Du siehst, o mein Gott, daß der Dürftige an dem Tor Deiner Mildtätigkeit steht und der Wartende
sich an dem Seil Deiner Großmut hält. Ich bitte Dich, enttäusche ihn nicht in dem, was
er von der See Deiner Gunst und von der scheinenden Sonne Deiner Vorsehung wünscht, denn
Du bist der Allmächtige. Es gibt keinen Gott außer Dir! Du bist der Mächtigste und der Gewaltigste.“ [Seite 189]- die Liebe Gottes.
Wie müssen wir uns täglich von aller verborgenen Unlauterkeit reinigen, um diese erhabenen Worte mit innerer Wahrhaftigkeit sprechen und dann ihrem Geist gemäß den Schwachen dienen zu können! Welch eine Hoheit und emporziehende Kraft liegt in ihnen! Welch ein süßes Fluten aus der See der göttlichen Heilung! Liebe Seele, wirf dich ganz in dies Meer und werde tief innerlich gesund, gesund froh.

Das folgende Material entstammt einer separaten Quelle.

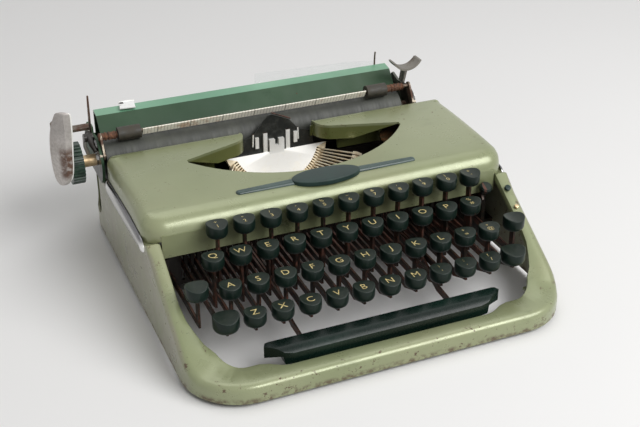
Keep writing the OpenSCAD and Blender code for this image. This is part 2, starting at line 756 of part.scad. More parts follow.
// Space bar: a boat-shaped bar with a sloping front face, on two low arms
space_front_y = 14.5;
space_rear_y = 26;
space_top_z = 25.5;
space_low_z = 13;
arm_z = 14;
module space_bar() {
    w = space_bar_half_w;
    shoulder = 72;
    placed() {
        color("darkslategray") difference() {
            translate([0, 0, space_low_z]) linear_extrude(space_top_z - space_low_z) polygon([
                [-w, space_rear_y - 3.5], [-w + 1.5, space_rear_y - 0.6], [-w + 4, space_rear_y],
                    [w - 4, space_rear_y],
                [w - 1.5, space_rear_y - 0.6], [w, space_rear_y - 3.5], [shoulder + 2, space_front_y + 1],
                [shoulder - 4, space_front_y], [-shoulder + 4, space_front_y],
                    [-shoulder - 2, space_front_y + 1]
            ]);
            rotate([90, 0, 90]) translate([0, 0, -100]) linear_extrude(200) polygon([
                [space_front_y - 2, space_top_z - 5], [space_front_y, space_top_z - 4.5],
                [space_front_y + 3.4, space_top_z - 1.2], [space_front_y + 5, space_top_z - 0.6],
                [space_rear_y, space_top_z], [space_rear_y, space_top_z + 3],
                    [space_front_y - 2, space_top_z + 3]
            ]);
            for (s = [-1, 1]) translate([s * (shoulder + 1.5), 0, space_low_z - 1]) rotate([0, s * 12, 0])
                translate([s > 0 ? 0 : -40, 0, -20]) cube([40, 60, 27]);
        }
        color("dimgray") for (s = [-1, 1]) difference() {
            plate_yz(s * space_arm_x, lever_t) union() {
                polygon([
                    [space_rear_y + socket_fit, arm_z - 1], [space_rear_y + socket_fit, arm_z + 3],
                        [50, arm_z + 5],
                    [80, lever_top(80)], [shaft_y, lever_top(shaft_y)],
                        [shaft_y, lever_top(shaft_y) - lever_h],
                    [82, lever_top(82) - lever_h], [52, arm_z]
                ]);
                translate([shaft_y, shaft_z]) circle(r = eye_r);
            }
            bar_x(shaft_r + run_fit, s * space_arm_x - lever_t, s * space_arm_x + lever_t, shaft_y,
                shaft_z);
        }
    }
}

// Carriage: a channel that straddles the rail, with two posts that guide the platen frame
guide_post_x = 96;
guide_post = [8, 5];
post_y = rail_y + 2;
module carriage() {
    x0 = carriage_left_x + 11;
    x1 = carriage_right_x - 9;
    side = rail_w / 2 + rail_gap;
    placed() color("lightslategray") union() {
        difference() {
            block([x0, rail_y - side - 2.6, 44], [x1, rail_y + side + 2.6, carriage_top_z]);
            block([x0 - 1, rail_y - side, 43], [x1 + 1, rail_y + side, rail_top_z + rail_gap]);
        }
        for (s = [-1, 1])
            block([s * guide_post_x - 10 - guide_post[0] / 2, post_y - guide_post[1] / 2,
                carriage_top_z - 1], [s * guide_post_x - 10 + guide_post[0] / 2,
                post_y + guide_post[1] / 2, 84]);
    }
}

// Platen frame: end plates, tie and paper table, which rise together for capitals
end_r = 18.2;
end_t = 2;
frame_low_z = 57.6;
platen_r = platen_d / 2;
platen_shaft_r = platen_shaft_d / 2;
bail_pin = [platen_y - 14.5, platen_z + 8.5];
bail_pin_r = 1.5;
lever_pin = [pad_centre_x - 16.4, platen_y + 15];
lever_pin_r = 2;
release_pin = [platen_y + 14, platen_z + 12];
table_x0 = carriage_left_x + 8;
table_x1 = carriage_right_x - 4;
table_front = [platen_y + 15.5, platen_z + 11];
table_fold = [platen_y + 26, table_top_z - 1.6];
table_back = [platen_y + 35.5, table_top_z];
module end_outline() {
    intersection() {
        union() {
            translate([platen_y, platen_z]) circle(r = end_r);
            polygon([
                [platen_y, frame_low_z], [platen_y + 35, frame_low_z], [platen_y + 36, 80],
                    [table_fold[0] - 1, table_fold[1] - 3],
                [table_front[0] - 1, table_fold[1] - 6], [platen_y - 2, platen_z + end_r - 0.2]
            ]);
        }
        translate([platen_y - 30, frame_low_z]) square([80, 60]);
    }
}
module platen_frame() {
    sleeve = 0.3;
    placed() {
        color("seagreen") difference() {
            union() {
                for (x = [carriage_left_x + end_t / 2, carriage_right_x - end_t / 2]) plate_yz(x,
                    end_t) end_outline();
                block([carriage_left_x + 1, platen_y + 18, frame_low_z],
                    [carriage_right_x - 1, platen_y + 20, frame_low_z + 9]);
                for (s = [-1, 1])
                    block([s * guide_post_x - 10 - 8, platen_y + 19, frame_low_z + 1],
                        [s * guide_post_x - 10 + 8, post_y + 5, frame_low_z + 12]);
                plate_yz((table_x0 + table_x1) / 2, table_x1 - table_x0) polygon([
                    table_front, table_fold, [table_back[0] - 0.6, table_back[1]],
                        [table_back[0] + 0.8, table_back[1] - 1],
                    [table_back[0] + 0.4, 64.6], [platen_y + 19, 59.6], [platen_y + 19, 61],
                        [table_back[0] - 1, 66],
                    [table_back[0] - 1, table_back[1] - 1.6], [table_fold[0] + 0.8, table_fold[1] - 1.5],
                    [table_front[0] + 1, table_front[1] - 1.2]
                ]);
                for (x = [carriage_left_x + 1, table_x1 - 1])
                    block([x, platen_y + 33.6, 62], [x + (x < 0 ? 9 : 4), platen_y + 35, 78]);
                block([carriage_left_x - 22, lever_pin[1] - 4, 92],
                    [carriage_left_x + 1, lever_pin[1] + 4, 94]);
                plate_yz(carriage_left_x + end_t / 2, end_t) polygon([
                    [lever_pin[1] - 6, 84], [lever_pin[1] + 5, 84], [lever_pin[1] + 4, 94],
                        [lever_pin[1] - 4, 94]
                ]);
            }
            bar_x(platen_shaft_r + run_fit, carriage_left_x - 5, carriage_right_x + 5, platen_y,
                platen_z);
            for (s = [-1, 1])
                block([s * guide_post_x - 10 - guide_post[0] / 2 - sleeve,
                    post_y - guide_post[1] / 2 - sleeve, 50],
                    [s * guide_post_x - 10 + guide_post[0] / 2 + sleeve,
                    post_y + guide_post[1] / 2 + sleeve, 88]);
        }
        color("gray") {
            bar_x(bail_pin_r, carriage_left_x + end_t, carriage_left_x + end_t + 2.4, bail_pin[0],
                bail_pin[1]);
            bar_x(bail_pin_r, carriage_right_x - end_t - 2.4, carriage_right_x - end_t, bail_pin[0],
                bail_pin[1]);
            bar_x(1.8, carriage_right_x, carriage_right_x + 3.2, release_pin[0], release_pin[1]);
            translate([lever_pin[0], lever_pin[1], 94]) cylinder(r = lever_pin_r, h = 7);
            plate_yz(carriage_left_x - 0.6, 1.2) polygon([
                [platen_y + 8, 88], [platen_y + 12, 88], [platen_y + 9.5, 108], [platen_y + 7, 121],
                    [platen_y + 6, 120.6], [platen_y + 6.5, 106]
            ]);
        }
    }
}

module knob(x0, x1) {
    ribs = 30;
    r = knob_d / 2;
    plate_yz((x0 + x1) / 2, x1 - x0) translate([platen_y, platen_z]) polygon([
        for (i = [0 : ribs - 1]) for (q = [[0, 1], [0.32, 1], [0.5, 0.93], [0.82, 0.93]])
            let (a = (i + q[0]) * 360 / ribs) [r * q[1] * cos(a), r * q[1] * sin(a)]
    ]);
}
module platen() {
    collar_x = carriage_left_x - 11.5;
    knob_x = collar_x - 9;
    roller_x0 = carriage_left_x + 5;
    roller_x1 = carriage_right_x - 12;
    placed() {
        color("dimgray") bar_x(platen_r, roller_x0, roller_x1, platen_y, platen_z);
        color("silver") bar_x(platen_shaft_r, collar_x, roller_x0, platen_y, platen_z);
        color("silver") bar_x(platen_shaft_r, roller_x1, carriage_right_x + 3, platen_y, platen_z);
        color("goldenrod") difference() {
            bar_x(6, collar_x, carriage_left_x - 0.5, platen_y, platen_z);
            bar_x(platen_shaft_r, collar_x - 1, carriage_left_x + 1, platen_y, platen_z);
        }
        color("darkslategray") difference() {
            knob(knob_x, collar_x);
            bar_x(4, knob_x - 1, knob_x + 3, platen_y, platen_z);
        }
    }
}

bail_bar = [platen_y - 7, platen_z + 20.5];
module paper_bail() {
    arm_t = 1.4;
    left_x = carriage_left_x + end_t + 1.1;
    right_x = carriage_right_x - end_t - 1.1;
    rod_r = 1.5;
    roller_r = 5.2;
    span = concat([[carriage_left_x + 16, carriage_left_x + 33]],
        [[carriage_right_x - 41, carriage_right_x - 24]]);
    placed() {
        color("saddlebrown") difference() {
            union() {
                for (x = [left_x, right_x]) plate_yz(x, arm_t) union() {
                    translate(bail_pin) circle(r = 3);
                    translate(bail_bar) circle(r = 3);
                    polygon([bail_pin + [-2.6, 1.5], bail_pin + [2.6, -1.5], bail_bar + [2.6, -1.5],
                        bail_bar + [-2.6, 1.5]]);
                }
                bar_x(rod_r, left_x - arm_t / 2, right_x + arm_t / 2, bail_bar[0], bail_bar[1]);
            }
            bar_x(bail_pin_r + run_fit, carriage_left_x, carriage_right_x, bail_pin[0], bail_pin[1]);
        }
        color("dimgray") for (s = span) difference() {
            bar_x(roller_r, s[0], s[1], bail_bar[0], bail_bar[1]);
            bar_x(rod_r, s[0] - 1, s[1] + 1, bail_bar[0], bail_bar[1]);
        }
        color("ivory") translate([0, bail_bar[0], bail_bar[1]]) rotate([30, 0, 0])
            block([span[0][1] + 1.5, -rod_r - 0.8, -2], [span[1][0] - 1.5, -rod_r, 4.5]);
    }
}

// Return lever: a tall curved pad that stands round the knob's outer end
module return_lever() {
    pad_low_z = 57;
    hub_r = 4.5;
    tail = [lever_pin[0] - pad_centre_x, lever_pin[1] - pad_centre_y];
    placed() color("silver") difference() {
        union() {
            intersection() {
                translate([pad_centre_x, pad_centre_y, pad_low_z]) difference() {
                    cylinder(r = pad_r, h = pad_h, $fn = 96);
                    translate([0, 0, -1]) cylinder(r = pad_r - pad_t, h = pad_h + 2, $fn = 96);
                }
                translate([pad_centre_x - 40, 0, 0]) rotate([90, 0, 90]) linear_extrude(40)
                    polygon(concat(
                    [for (a = [180 : 20 : 360]) [pad_centre_y - 2.5 + 17 * cos(a),
                        pad_low_z + 13 + 13 * sin(a)]],
                    [[pad_centre_y + 12, pad_low_z + pad_h - 12], [pad_centre_y + 10, pad_low_z + pad_h],
                        [pad_centre_y - 13, pad_low_z + pad_h],
                            [pad_centre_y - 18, pad_low_z + pad_h - 16]]
                ));
            }
            translate([lever_pin[0], lever_pin[1], 94.3]) cylinder(r = hub_r, h = 6);
            translate([pad_centre_x, pad_centre_y, 94.3]) intersection() {
                difference() {
                    cylinder(r = pad_r - 0.5, h = 6, $fn = 96);
                    translate([0, 0, -1]) cylinder(r = pad_r - 5, h = 8, $fn = 96);
                }
                translate([-pad_r, 0, -1]) cube([14, tail[1], 8]);
            }
        }
        translate([lever_pin[0], lever_pin[1], 90]) cylinder(r = lever_pin_r + run_fit, h = 14);
    }
}

// Paper release: a stem on the right end plate with a boat-shaped thumb pad
module release_lever() {
    stem_x = carriage_right_x + 1.3;
    pad_bow_r = 14;
    pad_low_z = 101;
    placed() color("silver") difference() {
        union() {
            plate_yz(stem_x, 2) union() {
                translate(release_pin) circle(r = 4);
                polygon([release_pin + [-3.5, 2], release_pin + [3.5, 1],
                    [release_pin[0] - 1, pad_low_z + 1], [release_pin[0] - 9, pad_low_z + 1]]);
            }
            translate([stem_x, release_pin[0], pad_low_z + pad_bow_r]) rotate([90, 0, 0]) intersection() {
                difference() {
                    cylinder(r = pad_bow_r, h = 11, $fn = 96);
                    translate([0, 0, -1]) cylinder(r = pad_bow_r - 1.6, h = 13, $fn = 96);
                }
                translate([-12.5, -20, -1]) cube([25, 13.5, 13]);
            }
        }
        bar_x(1.8 + run_fit, stem_x - 3, stem_x + 3, release_pin[0], release_pin[1]);
    }
}

base_housing();
top_cover();
rubber_feet();
inner_frame();
type_basket();
ribbon_spool_left();
ribbon_spool_right();
ribbon_selector();
carriage();
platen_frame();
platen();
paper_bail();
return_lever();
release_lever();
shift_keys();
backspace_key();
space_bar();
for (k = KEYS) character_key(k[1], k[2]);
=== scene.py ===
"""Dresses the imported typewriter: finishes for every solid, key tops with legends, trim and the stage."""

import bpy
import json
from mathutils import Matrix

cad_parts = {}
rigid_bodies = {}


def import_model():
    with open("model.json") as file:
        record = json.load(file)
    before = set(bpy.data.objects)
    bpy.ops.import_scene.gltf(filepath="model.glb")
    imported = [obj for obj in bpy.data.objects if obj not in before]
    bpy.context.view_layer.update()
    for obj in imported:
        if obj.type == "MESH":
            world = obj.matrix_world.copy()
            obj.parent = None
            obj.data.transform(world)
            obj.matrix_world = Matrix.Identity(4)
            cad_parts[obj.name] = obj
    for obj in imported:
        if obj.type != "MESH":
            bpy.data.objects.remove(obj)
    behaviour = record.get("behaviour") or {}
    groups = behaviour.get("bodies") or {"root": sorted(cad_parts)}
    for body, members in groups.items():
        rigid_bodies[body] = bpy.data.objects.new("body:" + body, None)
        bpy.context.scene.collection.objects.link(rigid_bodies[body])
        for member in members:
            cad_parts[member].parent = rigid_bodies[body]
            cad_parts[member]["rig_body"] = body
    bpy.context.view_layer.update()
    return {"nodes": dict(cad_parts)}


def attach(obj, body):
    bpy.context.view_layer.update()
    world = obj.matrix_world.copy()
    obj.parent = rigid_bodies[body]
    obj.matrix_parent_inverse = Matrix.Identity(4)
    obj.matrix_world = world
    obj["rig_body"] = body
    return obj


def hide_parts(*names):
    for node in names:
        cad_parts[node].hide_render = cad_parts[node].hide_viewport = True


bl_info = {
    "name": "Portable typewriter",
    "version": (1, 0, 0),
    "blender": (4, 5, 0),
    "location": "3D View > Sidebar > Typewriter",
    "description": "Dresses a flat portable typewriter and sets its stage",
    "category": "Object",
}

import json
import math

import bmesh
import bpy
import numpy as np
from bpy.props import FloatProperty, FloatVectorProperty, IntProperty, PointerProperty
from mathutils import Matrix, Vector

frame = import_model()

MM = 0.001
# Where the machine's own zero stands in the row frame: middle plane, front of the keyboard, table
MACHINE_ZERO = np.array([17.1, -141.0, 0.0])
ROOT = "machine"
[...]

Kommt, meine Freunde, groß und klein, setzt euch nah, ganz nah um diesen Baum. Von Liebe laßt uns reden, von der Güte, vom Reinsein und von diesem kleinen flackernden Licht. Was sagt es uns? So still und hell und leuchtend ist die Liebe Gottes. Lies doch einmal den Spruch da vor Dir am Baum: „Gott ist gütig zu uns. Darum wollen wir lieb und gut zu allen Menschen sein.“ So steht es in unserm Sammelbuch auch. Lieb und gut zu allen, zu allen, zu jedem, der Dir begegnet, der mit Dir spricht, freundlich und gut.
Und kommt einer, der Dir wehe tut — sei gut zu ihm. Ihn hungert danach, daß einer lieb zu ihm sein soll, sonst tät er Dir nicht weh...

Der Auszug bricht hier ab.